Misreading Patterns or False Breakouts

False breakouts occur when a price appears to break through a support, resistance, or pattern boundary but quickly reverses back. This can trap traders into poor positions. For instance, in the Johannesburg Stock Exchange (JSE), a stock may slice above a resistance line briefly due to a sudden spike in volume, only to retreat sharply later. To reduce false signals, watch for confirmation such as sustained volume beyond the breakout or additional indicators like the Relative Strength Index (RSI). By waiting for confirmation, you avoid jumping in too soon on what looks like a clear breakout.

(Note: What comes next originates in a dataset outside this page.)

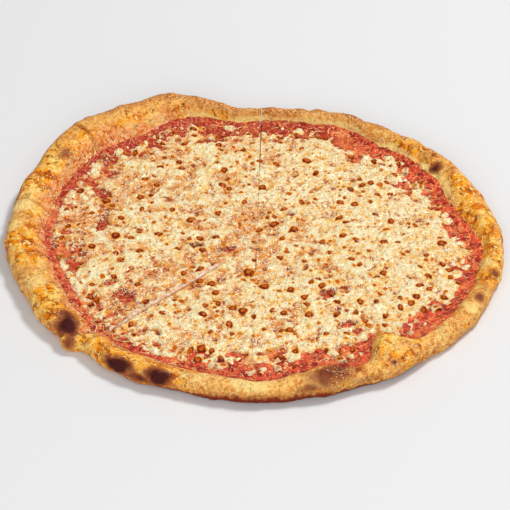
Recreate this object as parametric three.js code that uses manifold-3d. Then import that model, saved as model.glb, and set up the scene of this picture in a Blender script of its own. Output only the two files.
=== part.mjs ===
// A whole hand-stretched pizza, cut with a wheel into eight slices that still
// lie together. Each slice has three layers: the baked dough with its rim,
// the tomato sauce, and the melted cheese. Millimetres, +Z up; the origin is
// the middle of the underside, and +X runs along the longest way across.
import * as THREE from 'three';
import { mergeVertices } from 'three/addons/utils/BufferGeometryUtils.js';
import Module from 'manifold-3d';

const wasm = await Module();
wasm.setup();

// The round before it puffs up: a slightly oval disc of dough. All angles and
// radii are taken round the point where the cuts meet, a little off its middle.
const HALF_WIDTH = 169;
const HALF_DEPTH = 151;
const CUTS_OFF_MIDDLE = new THREE.Vector2(1, 2);

// The rim, where no swelling changes it
const RIM_WIDTH = 17;
const RIM_HEIGHT = 14;
const RIM_BULGE = 0.42;      // height of the widest point, as a share of the rim's height
const RIM_CROWN = 0.5;       // how far in the highest point lies, as a share of the rim's width
const RIM_UNDERCUT = 0.34;   // how far in the flat underside ends, as a share of the rim's width
const RIM_ROUNDNESS = 1.4;   // widest that the round part gets, as a share of the rim's height

// The layers, with the gap that keeps neighbouring solids apart
const BED = 4;
const SAUCE = 1.2;
const CHEESE = 2.6;
const GAP = 0.3;
const SAUCE_INSET = 1;       // from the foot of the rim to the edge of the sauce
const CHEESE_INSET = 12;     // from the foot of the rim to the mean edge of the cheese
const CHEESE_LIP = 1.4;      // radius of the rounded edge of the cheese

// The wheel's four runs, by direction in degrees
const CUT_DIRECTIONS = [-2, 42.5, 88.5, 135];
const KERF = 0.6;
const CUTTER_REACH = 260;
const CUTTER_HEIGHT = 100;

// Steps round the pizza, round each quarter of the rim's section, and round
// the lip of the cheese
const STEPS_ROUND = 120;
const STEPS_QUARTER = 4;
const STEPS_LIP = 2;

// Where the dough swelled, sank or was folded while it baked. Each one is
// centred at an angle, fades out over a span to both sides (degrees), and
// moves the edge out, widens the rim and lifts it (mm).
const SWELLINGS = [
  { at: 18, span: 20, out: 1, wide: 6, up: 0 },
  { at: 40, span: 16, out: 2, wide: 1, up: 1 },
  { at: 66, span: 18, out: 6, wide: -2, up: 1 },
  { at: 87, span: 12, out: 4, wide: -6, up: 0 },
  { at: 113, span: 22, out: 21, wide: 4, up: 6 },
  { at: 135, span: 20, out: 21, wide: 4, up: 7 },
  { at: 156, span: 20, out: 9, wide: 2, up: 4 },
  { at: 179, span: 15, out: 3, wide: 4, up: 2 },
  { at: 200, span: 22, out: -5, wide: 6, up: 1 },
  { at: 217, span: 5, out: 6, wide: 3, up: -1 },
  { at: 227, span: 17, out: -4, wide: -2, up: 0 },
  { at: 256, span: 22, out: -4, wide: -4, up: 0 },
  { at: 289, span: 11, out: 1, wide: 11, up: 3 },
  { at: 310, span: 12, out: 2, wide: 21, up: 5 },
  { at: 330, span: 14, out: 0, wide: 3, up: 1 },
];

// Waves round the edge of the melted cheese
const CHEESE_WAVES = [
  { count: 9, size: 3.0, phase: 20 },
  { count: 16, size: 2.2, phase: 75 },
  { count: 27, size: 1.6, phase: 140 },
];

const DEGREE = Math.PI / 180;

// One raised-cosine hump per swelling, added up for one of its sizes
function swelling(angle, size) {
  let total = 0;
  for (const swell of SWELLINGS) {
    const turn = THREE.MathUtils.euclideanModulo(angle / DEGREE - swell.at + 180, 360) - 180;
    const share = Math.min(Math.abs(turn) / swell.span, 1);
    total += swell[size] * 0.5 * (1 + Math.cos(Math.PI * share));
  }
  return total;
}

function outerRadius(angle) {
  const across = HALF_DEPTH * Math.cos(angle);
  const along = HALF_WIDTH * Math.sin(angle);
  const oval = HALF_WIDTH * HALF_DEPTH / Math.hypot(across, along);
  const offMiddle = CUTS_OFF_MIDDLE.x * Math.cos(angle) + CUTS_OFF_MIDDLE.y * Math.sin(angle);
  return oval - offMiddle + swelling(angle, 'out');
}

function rimFootRadius(angle) {
  return outerRadius(angle) - RIM_WIDTH - swelling(angle, 'wide');
}

function cheeseRadius(angle) {
  let inset = CHEESE_INSET;
  for (const wave of CHEESE_WAVES) {
    inset += wave.size * Math.cos(wave.count * angle + wave.phase * DEGREE);
  }
  return rimFootRadius(angle) - inset;
}

// Section of the dough, from the axis out along the underside, up round the
// outside of the rim, over its crown and back along the bed
function doughSection(angle) {
  const radius = outerRadius(angle);
  const width = RIM_WIDTH + swelling(angle, 'wide');
  const height = RIM_HEIGHT + swelling(angle, 'up');
  const roundPart = Math.min(width, RIM_ROUNDNESS * height);
  const bulge = RIM_BULGE * height;
  const crown = radius - RIM_CROWN * roundPart;
  const foot = radius - width;
  const undercut = RIM_UNDERCUT * roundPart;
  const section = [new THREE.Vector2(0, 0)];
  for (let step = 0; step <= STEPS_QUARTER; step += 1) {
    const turn = 0.5 * Math.PI * step / STEPS_QUARTER;
    section.push(new THREE.Vector2(radius - undercut * (1 - Math.sin(turn)), bulge * (1 - Math.cos(turn))));
  }
  for (let step = 1; step <= STEPS_QUARTER; step += 1) {
    const turn = 0.5 * Math.PI * step / STEPS_QUARTER;
    const inward = (radius - crown) * (1 - Math.cos(turn));
    section.push(new THREE.Vector2(radius - inward, bulge + (height - bulge) * Math.sin(turn)));
  }
  for (let step = 1; step <= STEPS_QUARTER; step += 1) {
    const share = step / STEPS_QUARTER;
    const fall = 0.5 * (1 - Math.cos(Math.PI * share));
    section.push(new THREE.Vector2(crown + (foot - crown) * share, height + (BED - height) * fall));
  }
  section.push(new THREE.Vector2(0, BED));
  return section;
}

// Section of the sauce: a flat layer, a little thinner at its edge
function sauceSection(angle) {
  const radius = rimFootRadius(angle) - SAUCE_INSET;
  const bottom = BED + GAP;
  return [
    new THREE.Vector2(0, bottom),
    new THREE.Vector2(radius, bottom),
    new THREE.Vector2(radius, bottom + 0.5 * SAUCE),
    new THREE.Vector2(radius - SAUCE, bottom + SAUCE),
    new THREE.Vector2(0, bottom + SAUCE),
  ];
}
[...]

Ignoring Market Context and Fundamentals

Chart patterns don’t exist in a vacuum. Overlooking local or global factors can mislead your interpretation. Suppose you spot a bullish flag pattern in a stock listed on the JSE, but the broader market is grappling with political uncertainty or a weakening rand; the pattern’s usual reliability may falter. It’s vital to consider fundamentals like company earnings, economic indicators, or currency fluctuations alongside the technical patterns. This broader context provides necessary perspective and could save you from costly mistakes.

Overtrading Based on Pattern Signals

Getting excited by every signal is a trap that often leads to overtrading. This means making many trades based solely on patterns without enough backing from other tools or clear strategy. Overtrading eats into capital through fees and increases emotional stress. For example, if you act on every double-bottom pattern you spot during volatile times, you might end up chasing the market rather than waiting for quality setups. The best approach is patience and sticking to your trading plan—only entering trades where multiple factors align.

Successful chart pattern trading in South Africa requires you to combine technical knowledge with market awareness and self-discipline. Avoiding the common mistakes lays the groundwork for consistent, smarter trading.

By being cautious about pattern confirmation, respecting the bigger picture, and not overtrading, you steer clear of many typical errors. This balanced approach will help you navigate the JSE and other markets more confidently.